DIRECTIVE: Each line of the listing that contains the word "bodies" is to be copied.

>> Start SOURCE EXCERPT

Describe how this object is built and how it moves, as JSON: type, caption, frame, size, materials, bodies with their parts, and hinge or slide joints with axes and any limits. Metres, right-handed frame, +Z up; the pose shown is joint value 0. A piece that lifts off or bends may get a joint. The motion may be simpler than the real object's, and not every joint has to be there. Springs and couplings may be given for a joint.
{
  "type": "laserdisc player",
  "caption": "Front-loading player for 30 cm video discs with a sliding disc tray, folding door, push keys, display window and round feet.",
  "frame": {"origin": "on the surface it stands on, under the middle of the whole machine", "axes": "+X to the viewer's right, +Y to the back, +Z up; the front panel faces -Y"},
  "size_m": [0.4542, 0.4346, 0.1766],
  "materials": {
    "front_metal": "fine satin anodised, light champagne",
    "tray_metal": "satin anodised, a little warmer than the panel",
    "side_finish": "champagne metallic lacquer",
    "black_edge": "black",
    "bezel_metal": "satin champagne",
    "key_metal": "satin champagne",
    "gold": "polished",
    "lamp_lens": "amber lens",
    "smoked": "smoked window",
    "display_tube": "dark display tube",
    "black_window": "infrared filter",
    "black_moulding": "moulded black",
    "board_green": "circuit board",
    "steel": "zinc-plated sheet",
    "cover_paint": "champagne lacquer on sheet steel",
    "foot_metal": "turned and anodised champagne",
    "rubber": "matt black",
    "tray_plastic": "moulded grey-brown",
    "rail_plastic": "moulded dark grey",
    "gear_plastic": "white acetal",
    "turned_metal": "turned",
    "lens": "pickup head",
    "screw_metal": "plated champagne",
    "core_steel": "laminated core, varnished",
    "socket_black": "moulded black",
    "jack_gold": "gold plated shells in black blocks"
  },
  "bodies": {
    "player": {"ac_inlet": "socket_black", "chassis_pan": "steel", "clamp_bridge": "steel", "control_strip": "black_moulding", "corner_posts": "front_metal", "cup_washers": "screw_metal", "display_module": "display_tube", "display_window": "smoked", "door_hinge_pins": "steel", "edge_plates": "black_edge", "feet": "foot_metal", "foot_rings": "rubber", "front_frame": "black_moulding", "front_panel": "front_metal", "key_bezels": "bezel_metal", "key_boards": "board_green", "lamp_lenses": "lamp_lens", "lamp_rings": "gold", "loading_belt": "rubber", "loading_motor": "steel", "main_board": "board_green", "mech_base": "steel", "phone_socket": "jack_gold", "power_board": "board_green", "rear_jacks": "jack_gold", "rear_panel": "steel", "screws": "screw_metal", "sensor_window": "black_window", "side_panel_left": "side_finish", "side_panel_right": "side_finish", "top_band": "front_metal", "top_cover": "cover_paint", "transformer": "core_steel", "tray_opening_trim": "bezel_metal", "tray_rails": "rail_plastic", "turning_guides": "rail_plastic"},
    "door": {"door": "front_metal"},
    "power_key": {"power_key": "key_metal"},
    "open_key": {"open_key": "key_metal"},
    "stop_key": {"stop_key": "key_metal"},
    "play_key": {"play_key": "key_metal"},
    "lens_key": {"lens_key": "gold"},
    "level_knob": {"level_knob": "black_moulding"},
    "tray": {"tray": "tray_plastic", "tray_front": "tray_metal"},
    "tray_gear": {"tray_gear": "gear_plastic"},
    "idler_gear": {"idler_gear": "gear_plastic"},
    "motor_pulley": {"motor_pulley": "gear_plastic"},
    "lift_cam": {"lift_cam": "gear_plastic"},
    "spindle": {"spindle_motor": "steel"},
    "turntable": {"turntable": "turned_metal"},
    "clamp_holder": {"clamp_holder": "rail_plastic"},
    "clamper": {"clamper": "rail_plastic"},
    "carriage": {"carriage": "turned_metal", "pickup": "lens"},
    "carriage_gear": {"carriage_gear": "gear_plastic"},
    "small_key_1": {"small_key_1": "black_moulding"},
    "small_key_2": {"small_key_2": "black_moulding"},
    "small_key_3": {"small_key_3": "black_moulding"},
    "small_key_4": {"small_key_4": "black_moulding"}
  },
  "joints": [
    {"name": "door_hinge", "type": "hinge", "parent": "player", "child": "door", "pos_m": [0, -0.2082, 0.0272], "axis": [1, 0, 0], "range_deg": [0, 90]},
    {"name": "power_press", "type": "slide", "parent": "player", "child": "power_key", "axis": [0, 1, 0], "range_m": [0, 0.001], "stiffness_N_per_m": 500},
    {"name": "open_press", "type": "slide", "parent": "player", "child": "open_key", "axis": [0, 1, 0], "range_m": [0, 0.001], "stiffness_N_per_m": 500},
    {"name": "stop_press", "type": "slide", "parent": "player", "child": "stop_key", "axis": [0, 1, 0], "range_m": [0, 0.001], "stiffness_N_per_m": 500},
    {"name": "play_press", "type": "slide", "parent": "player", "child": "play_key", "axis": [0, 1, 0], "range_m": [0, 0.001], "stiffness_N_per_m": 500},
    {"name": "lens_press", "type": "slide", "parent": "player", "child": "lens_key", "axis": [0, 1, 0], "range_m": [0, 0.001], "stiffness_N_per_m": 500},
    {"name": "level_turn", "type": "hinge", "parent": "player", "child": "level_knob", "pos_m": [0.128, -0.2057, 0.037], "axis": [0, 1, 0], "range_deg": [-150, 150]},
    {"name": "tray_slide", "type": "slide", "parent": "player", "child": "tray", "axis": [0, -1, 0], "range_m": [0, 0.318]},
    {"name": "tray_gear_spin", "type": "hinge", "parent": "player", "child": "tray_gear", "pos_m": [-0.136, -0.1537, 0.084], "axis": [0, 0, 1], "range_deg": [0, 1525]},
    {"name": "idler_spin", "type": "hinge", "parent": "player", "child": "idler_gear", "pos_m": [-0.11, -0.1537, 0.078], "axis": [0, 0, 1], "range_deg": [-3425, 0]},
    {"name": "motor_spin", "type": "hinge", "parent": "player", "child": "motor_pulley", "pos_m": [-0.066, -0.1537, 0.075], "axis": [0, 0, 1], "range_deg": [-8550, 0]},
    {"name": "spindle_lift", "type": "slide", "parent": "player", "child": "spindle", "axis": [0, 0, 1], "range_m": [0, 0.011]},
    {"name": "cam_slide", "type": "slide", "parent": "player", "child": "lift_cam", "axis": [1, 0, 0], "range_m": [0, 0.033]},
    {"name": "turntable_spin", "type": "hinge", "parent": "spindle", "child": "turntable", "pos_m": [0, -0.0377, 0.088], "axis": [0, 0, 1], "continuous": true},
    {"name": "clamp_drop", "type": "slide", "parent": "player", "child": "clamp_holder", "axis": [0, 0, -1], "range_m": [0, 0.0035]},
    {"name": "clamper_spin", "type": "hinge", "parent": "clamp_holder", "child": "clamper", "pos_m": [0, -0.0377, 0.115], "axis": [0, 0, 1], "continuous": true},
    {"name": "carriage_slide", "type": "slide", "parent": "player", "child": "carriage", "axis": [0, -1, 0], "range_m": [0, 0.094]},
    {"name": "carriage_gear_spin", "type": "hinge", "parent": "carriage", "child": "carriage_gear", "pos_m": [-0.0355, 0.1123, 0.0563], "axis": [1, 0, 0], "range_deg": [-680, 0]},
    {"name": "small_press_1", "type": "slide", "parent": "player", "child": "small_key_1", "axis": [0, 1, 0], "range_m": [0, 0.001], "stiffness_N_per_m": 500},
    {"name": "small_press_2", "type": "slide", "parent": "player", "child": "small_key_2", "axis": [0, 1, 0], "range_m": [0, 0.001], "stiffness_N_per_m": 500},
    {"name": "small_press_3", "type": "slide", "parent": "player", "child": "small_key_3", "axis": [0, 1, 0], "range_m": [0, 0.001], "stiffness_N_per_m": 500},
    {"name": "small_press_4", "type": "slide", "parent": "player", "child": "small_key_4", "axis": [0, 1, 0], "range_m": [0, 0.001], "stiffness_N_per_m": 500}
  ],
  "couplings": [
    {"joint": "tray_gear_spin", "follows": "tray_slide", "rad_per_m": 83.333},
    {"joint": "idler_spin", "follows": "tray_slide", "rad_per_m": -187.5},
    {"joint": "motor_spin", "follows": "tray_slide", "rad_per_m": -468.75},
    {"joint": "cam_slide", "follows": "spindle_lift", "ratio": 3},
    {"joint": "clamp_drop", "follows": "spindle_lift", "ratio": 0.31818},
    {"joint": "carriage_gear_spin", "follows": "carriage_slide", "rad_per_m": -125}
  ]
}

>> End SOURCE EXCERPT

RESULT:
Describe how this object is built and how it moves, as JSON: type, caption, frame, size, materials, bodies with their parts, and hinge or slide joints with axes and any limits. Metres, right-handed frame, +Z up; the pose shown is joint value 0. A piece that lifts off or bends may get a joint. The motion may be simpler than the real object's, and not every joint has to be there. Springs and couplings may be given for a joint.
  "bodies": {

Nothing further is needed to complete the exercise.